You know, as much as I would like to, I just can’t buy the Rob Neyer Method of Predicting Standings, which is pretty similar to what Derek posited below:

1. Look at last years standings, then look at last years Pythag

2. Adjust +/- based on how valuable offseason acquisitions were in year prior.

3. Print total.

To me, the assumption that the 2004 Mariners are a 90+ win team because the 2003 Mariners were is based on a giant, untrue assumption that these teams are anything alike. There are some familiar names, especially on the pitching staff. But, this is an entirely different team, for one main reason: the defense now stinks.

Last year, the M’s had, by most any metric, the best defensive team in baseball, and one of the best in recent history. They didn’t just not make errors, but they gobbled up fly balls at astounding rates, turned extra base hits into singles, and essentially surrounded the pitching mound with six ball-sucking vacuums and Carlos Guillen. The effect this had on the pitching staff has been greatly underestimated, in my opinion.

Last year, the M’s turned 73 % of all balls in play into outs. The league average was 71 percent. Now, 2 extra outs out of every 100 may not sound like much, but by facing ~6,000 batters per season, thats going to add up to approximately 120 outs. In reality, the number is probably higher, as those outs will extend rallies, in turn lengthening pitch counts and innings, causing overall pitcher effectiveness to decline and causing a multiplication type effect. By the end of the year, I wouldn’t be surprised if the number was closer to 150 outs that are now being replaced by hits, and in turn, lots of runs.

Those numbers are based on the assumption that the M’s will be a league average defensive team. And, you know what, I think that might be optimistic. They have established below average defensive players in LF, CF, 3B, and SS. They have declining mid-30’s veterans at 2B and 1B. The only player who you can reasonably count on as an above average defender is Ichiro, and his abilities are even overstated by most. As it stands now, this could be one of the worst defensive teams in the American League, and they’ll be fielding balls for one of the most defense-dependant pitching staffs around. While everyone not born in Spiro, Oklahoma is expecting Ryan Franklin to regress this year, I’m not sure anyone is prepared for the precipitous, Jose Lima-style decline he may be headed for.

In the next few days, I’ll put together some numbers to back this up, but my expectation is that the downgrades this team has taken in preventing outs is far more severe that most people expect.
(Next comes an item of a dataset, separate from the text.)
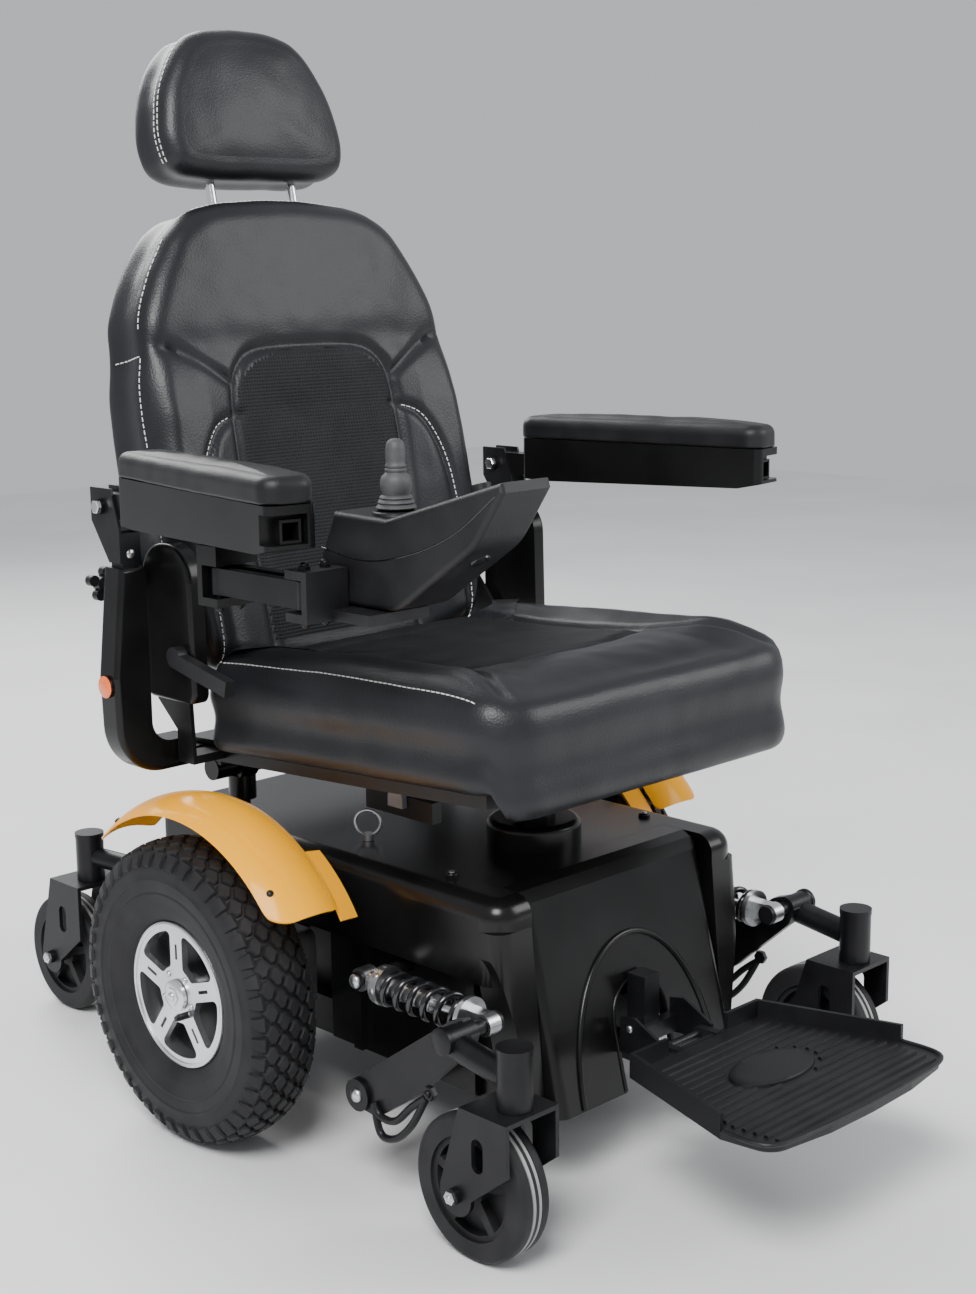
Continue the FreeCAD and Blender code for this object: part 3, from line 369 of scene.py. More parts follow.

Plugging Win Shares, or VORP, or even WARP into last years standings and doing a little subtraction does not account for the cascading effect that placing this sieve of a defense behind the pitching staff will have on the team.

January 12, 2004 · Filed Under Mariners · Comments Off on  

The Angels’ signing of Vlad is official. For all the raw blasting of negativity I do here, though, the M’s are probably as good as the Angels right now (and the Angels have some sorting to do between their outfield and first that may affect how this turns out). Someone emailed us today and wanted to bet $100 they’d win more than 84 games (85, maybe). I think the M’s are an 85-win team right now, but… last year they dramatically underperformed their expected record. Which is to say that given a team with x runs scored and y runs given up, you’d have expected the M’s to win z games… and they won z-6.

This is frequently used as a barometer of managerial effectiveness, though I’ve never seen a strong enough effect to hang my hat on. What you can see though is the M’s lost a lot more close games than they should have, and it’s not hard to trace that to Melvin’s early bullpen insanity (good relievers, pitch the bad innings, bad relievers, you’ll be coming in in tight games) and the problems with Rhodes/Nelson all year long.

If the team had the same players, average luck and avoided have those kind of issues this year, you’d expect to see them gain six games over the course of a year. This would inevitably be attributed to improved chemistry or the contributions of the new hitting coach or something silly.

All of that’s a long away around to saying this: despite being a significantly worse team (and a tremendously worse team than they could have been), the Mariners may finish as with as many wins or more than they did last year, and compete for the AL West pennant all year long.

And if luck breaks their way all year long, they could win it all, and have a chance at the World Series.

As much as I’d love to see that, if you gave me the choice between 90 wins this year and a first-round playoff defeat or 75 wins and a third-place AL West finish, I don’t know what I’d take, because the latter might result in the team firing Bavasi and bringing in the kind of state-of-the-art GM they should have hired this year to clean up this mess and start fielding competitive teams for years to come. And yet I can’t say that I actually want to see that happen. I’m a fan, and when I go to games I like to see good baseball and the team win.